If Vonnegut’s deadpan—“So it goes”—made you laugh-cry through Billy’s march into Dresden and the Tralfamadorian terrarium, Catch-22 hits the same nerve. Yossarian crawls through missions as nonsensical as Roland Weary’s glory fantasies, sparring with officers who’d sell out anyone for a promotion. The jokes are razor-sharp and gutting, much like the way Edgar Derby’s execution lands amidst the absurdity.
Tralfamadorian fatalism—seeing all moments at once, shrugging “so it goes”—has a spiritual sibling in The Sirens of Titan. As Malachi Constant is swept from Earth to Mars to Titan, he learns his grand life might serve a trivial message delivery, echoing Billy Pilgrim’s sense that his capture, the bombing of Dresden, and even his glass-dome life with Montana Wildhack were pre-scripted by forces beyond him.

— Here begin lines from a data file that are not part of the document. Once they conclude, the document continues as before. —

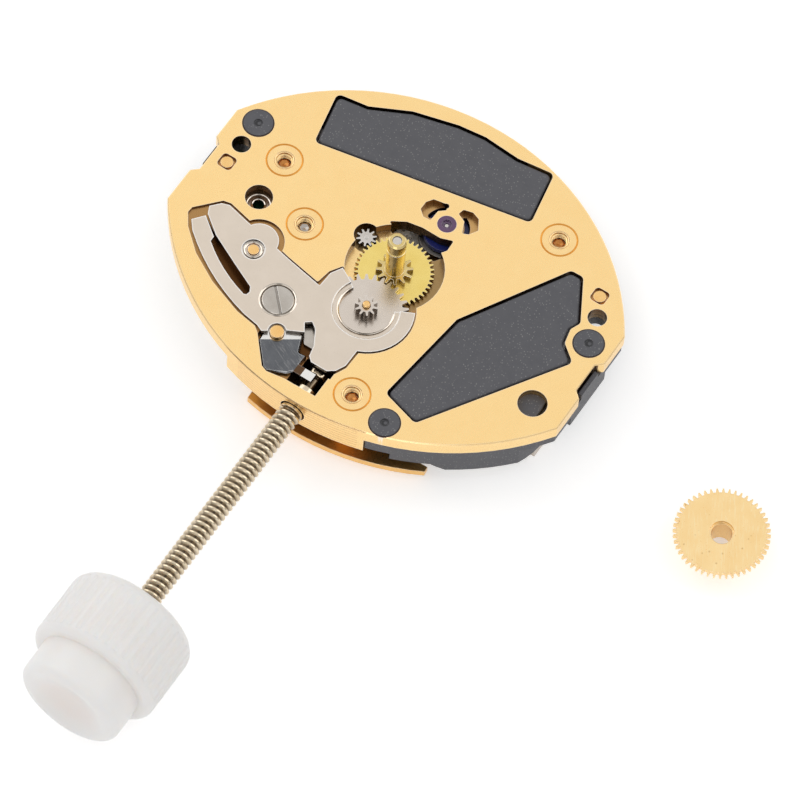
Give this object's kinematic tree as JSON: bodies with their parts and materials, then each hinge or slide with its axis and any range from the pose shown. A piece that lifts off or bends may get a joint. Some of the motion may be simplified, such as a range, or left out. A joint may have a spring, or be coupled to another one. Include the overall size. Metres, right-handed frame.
{
  "type": "quartz watch movement",
  "caption": "Small oval quartz watch movement with its crown drawn out on a long threaded stem for hand setting, hand post bare, and its hour wheel lying loose beside it.",
  "frame": {"origin": "the hands' axis where it crosses the top face of the main plate", "axes": "+Z out of the dial side along the hand post, +X outward along the winding stem, +Y towards 12 o'clock"},
  "size_m": [0.0296, 0.0267, 0.0054],
  "materials": {
    "gold_plate": "satin",
    "gold_back": "satin",
    "tube_brass": "turned",
    "pin_gold": "polished",
    "wheel_brass": "satin",
    "hour_brass": "satin",
    "post_brass": "polished",
    "frame_plastic": "fine grain",
    "steel": "turned",
    "stem_steel": "turned",
    "polished_steel": "polished",
    "minute_steel": "polished",
    "nickel_cover": "satin",
    "nickel_back": "brushed",
    "ruby": "polished",
    "white_gear": "moulded",
    "crown_plastic": "milky",
    "blue_plastic": "moulded",
    "magnet": "ground",
    "soft_iron": "stamped",
    "copper_wire": "enamelled",
    "board": "lacquered",
    "resin": "smooth",
    "can": "drawn",
    "cell_steel": "drawn"
  },
  "bodies": {
    "plate": {"main_plate": "gold_plate", "plastic_frame": "frame_plastic", "tube_nuts": "tube_brass", "back_screws": "steel", "foot_clamps": "pin_gold", "rotor_jewel": "ruby", "train_bridge": "gold_back", "bridge_jewels": "ruby", "circuit_cover": "nickel_back", "circuit_board": "board", "quartz_crystal": "can", "chip": "resin", "contact_ring": "nickel_back", "coil_core": "soft_iron", "coil_winding": "copper_wire", "stator": "soft_iron", "button_cell": "cell_steel", "cell_clamp": "nickel_back", "minute_post": "pin_gold", "cover_plate": "nickel_cover", "cover_screw": "steel", "guide_pin": "pin_gold", "lever_pin": "pin_gold"},
    "centre": {"centre_wheel": "wheel_brass", "centre_arbor": "steel"},
    "cannon": {"cannon_pinion": "post_brass"},
    "third": {"third_pinion": "steel", "third_wheel": "wheel_brass"},
    "inter": {"inter_wheel": "white_gear", "inter_arbor": "steel"},
    "rotor": {"rotor_body": "blue_plastic", "rotor_magnet": "magnet", "rotor_arbor": "steel"},
    "minute": {"minute_wheel": "minute_steel"},
    "hour": {"hour_wheel": "hour_brass"},
    "lever": {"setting_lever": "polished_steel"},
    "yoke": {"yoke": "steel"},
    "pinion": {"sliding_pinion": "steel"},
    "stem": {"stem": "stem_steel", "crown": "crown_plastic"}
  },
  "joints": [
    {"name": "inter_turn", "type": "hinge", "parent": "plate", "child": "inter", "pos_m": [-0.0021, -0.0009, -0.0013], "axis": [0, 0, 1], "continuous": true},
    {"name": "rotor_turn", "type": "hinge", "parent": "plate", "child": "rotor", "pos_m": [-0.00276, 0.0006, -0.001], "axis": [0, 0, 1], "continuous": true},
    {"name": "third_turn", "type": "hinge", "parent": "plate", "child": "third", "pos_m": [-0.00063, -0.00168, -0.001], "axis": [0, 0, 1], "continuous": true},
    {"name": "centre_turn", "type": "hinge", "parent": "plate", "child": "centre", "pos_m": [0, 0, 0], "axis": [0, 0, 1], "continuous": true},
    {"name": "yoke_shift", "type": "slide", "parent": "plate", "child": "yoke", "axis": [1, 0, 0], "range_m": [0, 0.0003001]},
    {"name": "crown_turn", "type": "hinge", "parent": "yoke", "child": "pinion", "pos_m": [0.004, 0, -0.00072], "axis": [1, 0, 0], "continuous": true},
    {"name": "crown_pull", "type": "slide", "parent": "pinion", "child": "stem", "axis": [1, 0, 0], "range_m": [-0.00075, 0]},
    {"name": "lever_swing", "type": "hinge", "parent": "plate", "child": "lever", "pos_m": [0.00488, -0.00215, -0.0002], "axis": [0, 0, 1], "range_deg": [0, 12.01]},
    {"name": "minute_turn", "type": "hinge", "parent": "plate", "child": "minute", "pos_m": [0.00215, 0.0001, -0.0002], "axis": [0, 0, 1], "continuous": true},
    {"name": "cannon_turn", "type": "hinge", "parent": "plate", "child": "cannon", "pos_m": [0, 0, 0], "axis": [0, 0, 1], "continuous": true},
    {"name": "hour_lift", "type": "slide", "parent": "plate", "child": "hour", "axis": [0.0329, 0, 0.9995], "range_m": [0, 0.005]}
  ],
  "couplings": [
    {"joint": "rotor_turn", "follows": "inter_turn", "ratio": -5},
    {"joint": "third_turn", "follows": "inter_turn", "ratio": -0.25},
    {"joint": "centre_turn", "follows": "inter_turn", "ratio": 0.055556},
    {"joint": "minute_turn", "follows": "crown_turn", "ratio": -0.33333},
    {"joint": "cannon_turn", "follows": "crown_turn", "ratio": 0.83333},
    {"joint": "yoke_shift", "follows": "crown_pull", "ratio": -0.4},
    {"joint": "lever_swing", "follows": "crown_pull", "rad_per_m": -279.25}
  ]
}
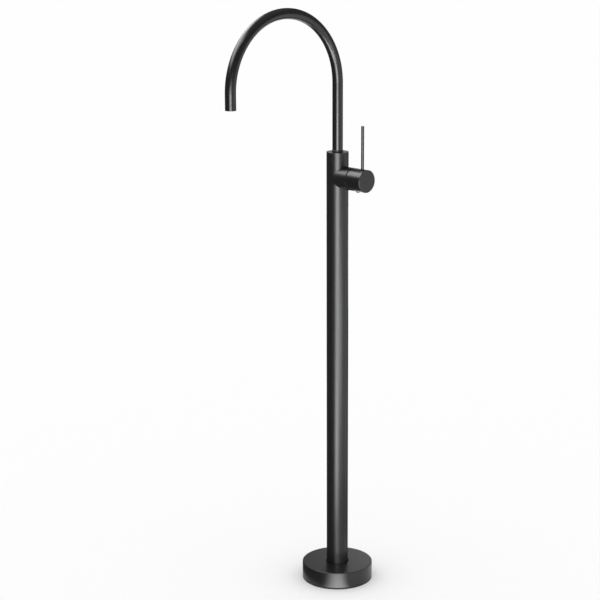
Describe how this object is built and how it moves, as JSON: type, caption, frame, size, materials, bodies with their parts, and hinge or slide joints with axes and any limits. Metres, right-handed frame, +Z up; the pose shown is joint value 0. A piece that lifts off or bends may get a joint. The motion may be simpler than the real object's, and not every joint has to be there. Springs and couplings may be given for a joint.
{
  "type": "floor standing bath filler",
  "caption": "Floor standing bath filler: round floor cover, straight column with a side knob and pin lever, and a slim swivelling gooseneck spout.",
  "frame": {"origin": "centre of the base underside, on the floor and on the column axis", "axes": "+Z up the column, +X along the handle away from the column, -Y the way the spout reaches"},
  "size_m": [0.1565, 0.3706, 1.2096],
  "materials": {
    "black_finish": "satin black coating",
    "steel": "plain stainless steel",
    "brass": "machined",
    "copper": "drawn copper tube",
    "rubber": "matte",
    "cartridge_plastic": "moulded",
    "black_plastic": "moulded, matte",
    "ceramic": "lapped ceramic"
  },
  "bodies": {
    "stand": {"floor_plate": "steel", "foot_block": "brass", "foot_screws": "steel", "column_grub_screws": "steel", "column_tube": "black_finish", "hot_supply_tube": "copper", "cold_supply_tube": "copper", "supply_tube_seals": "rubber", "valve_body": "brass", "socket_gasket": "rubber", "spout_socket": "brass", "spout_stop_screw": "steel", "top_cap": "black_finish", "housing_gasket": "rubber", "cartridge_housing": "brass", "housing_screws": "steel", "side_sleeve": "black_finish", "dome_ring": "black_finish", "cartridge_base": "cartridge_plastic", "port_seals": "rubber", "fixed_disc": "ceramic", "cartridge_shell": "cartridge_plastic", "cartridge_nut": "brass"},
    "cover": {"cover_flange": "black_finish", "cover_seal": "rubber"},
    "spout": {"spout_tube": "black_finish", "spout_spigot": "brass", "spigot_seals": "rubber", "swivel_ring": "black_plastic", "outlet_collar": "black_finish", "aerator_insert": "black_plastic", "aerator_washer": "rubber"},
    "rotor": {"cartridge_rotor": "cartridge_plastic", "lever_pivot_pin": "steel"},
    "handle": {"lever_stem": "brass", "knob": "black_finish", "pin_lever": "black_finish", "lever_grub_screw": "steel", "index_button": "black_finish"},
    "disc": {"moving_disc": "ceramic", "disc_carrier": "cartridge_plastic"}
  },
  "joints": [
    {"name": "cover_slide", "type": "slide", "parent": "stand", "child": "cover", "axis": [0, 0, 1], "range_m": [0, 0.785]},
    {"name": "spout_swivel", "type": "hinge", "parent": "stand", "child": "spout", "pos_m": [0, 0, 0.9177], "axis": [0, 0, 1], "range_deg": [-60, 60]},
    {"name": "temperature_turn", "type": "hinge", "parent": "stand", "child": "rotor", "pos_m": [0.03395, 0, 0.866], "axis": [1, 0, 0], "range_deg": [-45, 45]},
    {"name": "flow_tilt", "type": "hinge", "parent": "rotor", "child": "handle", "pos_m": [0.03395, 0, 0.866], "axis": [0, 1, 0], "range_deg": [0, 18]},
    {"name": "disc_slide", "type": "slide", "parent": "rotor", "child": "disc", "axis": [0, 0, 1], "range_m": [0, 0.00242]}
  ],
  "couplings": [
    {"joint": "disc_slide", "follows": "flow_tilt", "m_per_rad": 0.0077}
  ]
}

If the Tralfamadorians’ view of time—and Billy’s serene acceptance of every moment—stuck with you, Einstein’s Dreams offers thirty brief “what if” worlds where time behaves differently. Each vignette invites the kind of quiet reflection you might have felt after the Dresden scenes or Billy’s zoo conversations: What changes if time loops, freezes, splinters, or ends? What remains of choice, love, and grief?